The Southport stabbings of July 29, 2024 are the strongest match. According to Sky News, Axel Rudakubana killed three girls at a Taylor Swift-themed dance class, triggering nationwide riots and making it, in Sky News's own description, 'one of the most politically charged stabbing cases in recent UK history.' Within days, according to House of Commons Hansard, multiple MPs were raising 'two-tier justice' arguments in parliamentary debate, alleging that police and prosecutors applied different standards depending on the perceived identity of perpetrators or protesters. The Guardian reported that Nigel Farage publicly alleged 'two-tier policing,' claiming far-right rioters were treated more harshly than other groups — a claim that was simultaneously widely reported and widely contested.

The steelman version of the 'two-tier' argument does have a factual foundation worth acknowledging. Home Office statistics show that in 2022/23, Black people were stopped and searched at 6.7 times the rate of white people in England and Wales — a persistent racial disparity in police use of powers that gives the underlying grievance genuine evidentiary weight. Critics of the 'two-tier' framing are not arguing that policing is perfectly equal.

But here is precisely where the claim breaks down. The 'two-tier justice' label as deployed after Southport was not a description of those stop-and-search disparities — it was an accusation that prosecutors and police were protecting certain groups from accountability based on identity. The Crown Prosecution Service directly rejected that characterisation in 2024, stating publicly that prosecution decisions are made on evidence and public interest, not on the identity of defendants or victims. The political framing conflated two different things: documented statistical disparities in police powers, and an unproven allegation of deliberate ideological bias in prosecution decisions.
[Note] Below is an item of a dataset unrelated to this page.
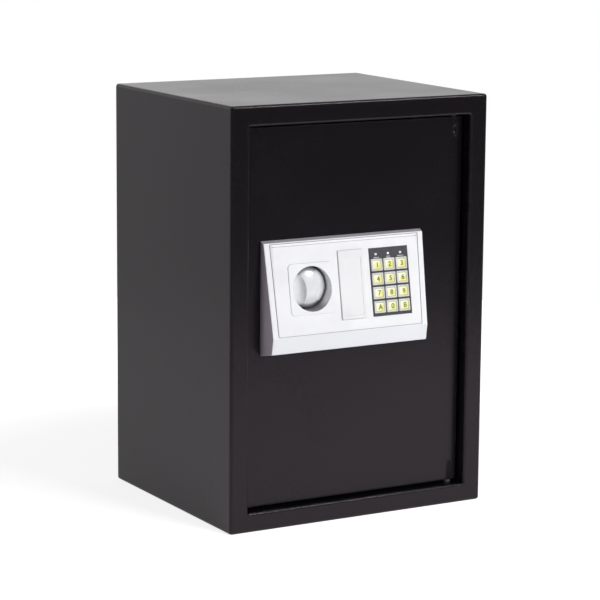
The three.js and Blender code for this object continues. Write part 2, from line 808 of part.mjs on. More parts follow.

No evidence in the dossier supports the latter.

It is also worth noting that similar, though less intense, debates followed the murder of Brianna Ghey in February 2023, according to BBC News — meaning the 'two-tier' controversy is not unique to Southport. The vagueness of the original claim may be deliberate: by not naming a case, it becomes harder to pin down and easier to apply retroactively to whichever incident is most convenient.

The manipulation pattern here is ambiguity laundering. A claim is kept vague enough to be technically applicable to multiple events, allowing it to absorb the emotional weight of all of them while committing to the verifiable specifics of none. When you encounter 'two-tier justice' arguments, ask two questions immediately: which specific decision is alleged to be biased, and what is the comparison case that proves differential treatment? Without both, you have a grievance, not an argument.

Sources

  • BBC News

    The stabbing of Brianna Ghey (February 2023) and the Southport stabbings (July 2024, three girls killed) both generated significant UK political debate about policing and justice, with the Southport attack in particular triggering riots and 'two-tier policing' accusations in August 2024.

  • House of Commons Hansard

    Following the Southport stabbings (29 July 2024), multiple MPs raised 'two-tier justice' claims in parliamentary debates in August 2024, arguing police and prosecutors applied different standards based on the perceived identity of perpetrators or protesters.

  • The Guardian

    In August 2024, Reform UK leader Nigel Farage and others publicly alleged 'two-tier policing' in the aftermath of the Southport attack, claiming authorities treated far-right rioters more harshly than other groups; the claim was widely reported and contested.

  • Sky News

    The Southport attack (July 29, 2024), in which Axel Rudakubana killed three girls at a Taylor Swift-themed dance class, prompted nationwide riots and intense debate about race, immigration, and policing responses, making it one of the most politically charged stabbing cases in recent UK history.

  • Home Office / National Statistics

    Official Home Office statistics on stop-and-search and use of police powers show persistent racial disparities (e.g., Black people stopped at 6.7 times the rate of white people in 2022/23), providing the factual backdrop against which 'two-tier' claims are debated.

  • Crown Prosecution Service (CPS)

    The CPS publicly rejected 'two-tier justice' characterisations in 2024, stating prosecution decisions are made on evidence and public interest, not on the identity of defendants or victims, in direct response to political claims following the Southport riots.